Nicola and Lane developed the story into an article for National Geographic’s Adventure Magazine, and were then approached by Kar-Ben Publishing, who printed The Secret of Priest’s Grotto. Lane had a friend who knew film director Janet Tobias and asked her to consider doing a film. She was reluctant at first, saying that with the release of Schindler’s List, there was no interest in another Holocaust film. But the friend persuaded her to meet with Nicola and Lane. She travelled with them to Ukraine, along with a small film crew, and made her decision to do the movie. No Place on Earth was released in 2012. It won the Audience Award of the 2012 Hamptons International Film Festival, came in second at the 2013 Palm Springs International Film Festival, and was nominated for Best Documentary Screenplay in 2014 by the Writers Guild of America.
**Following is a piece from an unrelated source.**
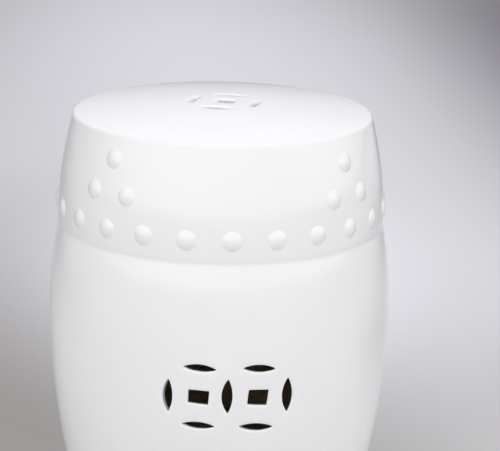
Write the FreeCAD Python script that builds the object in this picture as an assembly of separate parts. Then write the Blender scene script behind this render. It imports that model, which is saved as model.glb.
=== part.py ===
import FreeCAD, Part
import math
import os

# A ceramic garden stool of the drum pattern: two collars with rows of round bosses, a barrel
# between them and a crowned seat, pierced with coins. Millimetres, +Z up. The origin is the
# middle of the foot's bearing face, and the front pair of coins faces -Y.
# The clay pieces are formed one by one, luted together with slip, glazed and fired as one.

# Heights of the courses and of the seat's crown
lower_collar_height = 104.0
barrel_height = 245.0
upper_collar_height = 104.0
seat_crown = 10.0

# Outside radii from the foot up
foot_radius = 134.1
lower_ledge_radius = 148.6
belly_radius = 165.0
upper_ledge_radius = 156.4
rim_radius = 141.9

# The belly is the widest level, this far below the upper ledge
belly_drop = 94.0

# How far the sides lean from upright, in degrees
collar_end_angle = 13.7
collar_ledge_angle = 2.4
barrel_lower_angle = 10.9
barrel_upper_angle = 11.1

# Clay thicknesses
wall = 8.0
seat_thickness = 12.0
foot_thickness = 12.0
foot_ring_width = 30.0

# Rounded edges, wiped with a wet sponge before the glaze
rim_rounding = 4.0
foot_rounding = 3.0
ledge_rounding = 2.0

# Stepped joints: a tongue on each edge of the barrel, and a plug on the seat and the foot ring
tongue_height = 6.0
tongue_thickness = 4.0
plug_depth = 3.0

# Coils of clay pressed over the joints from inside
corner_coil_radius = 6.0
seam_coil_radius = 3.5

# Round bosses, set in a ring above each ledge, with pyramids of three more rising from it
boss_count = 24
boss_diameter = 19.0
boss_height = 2.7
boss_edge = 0.9
boss_seating = 2.5
ring_height = 19.8
row_height = 50.8
peak_height = 81.5
pyramid_count = 4
pyramid_angle = 45.0

# Coin cuts: each coin is a square hole inside a ring of four lens-shaped slots
coin_spacing = 54.4
coin_radius = 31.5
square_width = 18.0
square_height = 14.5
coin_sides = 2
seat_coin_spacing = 59.6
seat_coin_radius = 34.0
seat_coin_angle = -17.7
cut_margin = 6.0

# Two circles closer than this are one and the same edge
edge_match = 0.01

# Heights above the floor
lower_ledge = lower_collar_height
upper_ledge = lower_ledge + barrel_height
rim_level = upper_ledge + upper_collar_height
belly_level = upper_ledge - belly_drop
coin_level = (lower_ledge + upper_ledge) / 2.0
foot_joint = foot_thickness - plug_depth

AXIS = FreeCAD.Vector(0, 0, 1)
ORIGIN = FreeCAD.Vector(0, 0, 0)


def lean(degrees):
    """Slope of a side as radius gained per millimetre of height."""
    return math.tan(math.radians(degrees))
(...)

Nicola was born in England in 1951 and retired one and a half years ago after a 37-year career in law enforcement. He still explores caves, “about once a month,” he said. He was just in Vietnam and plans to go to China. He doesn’t have siblings but visits cousins in England every two years. And now he considers the Stermers his family. “When my mom was ill three years ago, I didn’t want to tell the Stermers and bother them,” Nicola said. “But they called every other day to ask how she was.”
The story of the Priest’s Grotto Cave is still a work in progress. Nicola has been helping to build an exhibit in a local Ukrainian museum, expected to open in August. Nicola calls it “a genocide project like no other in which the grandchildren of the Priest’s Grotto Survivors are working hand-in-hand with the grandchildren of western Ukraine’s Nazi occupiers to honor the Priest’s Grotto Survivors and 14,000 of their friends and relatives who perished at the hands of the Nazis.”
The theme of this year’s Yom Ha’shoah commemoration was Gevurah, heroism, Dr. Prager said. “Not just physical heroism but spiritual resistance, moral and psychological resistance.” The brave souls who survived in the Priest’s Grotto Cave are the very definition of all forms of Gevurah.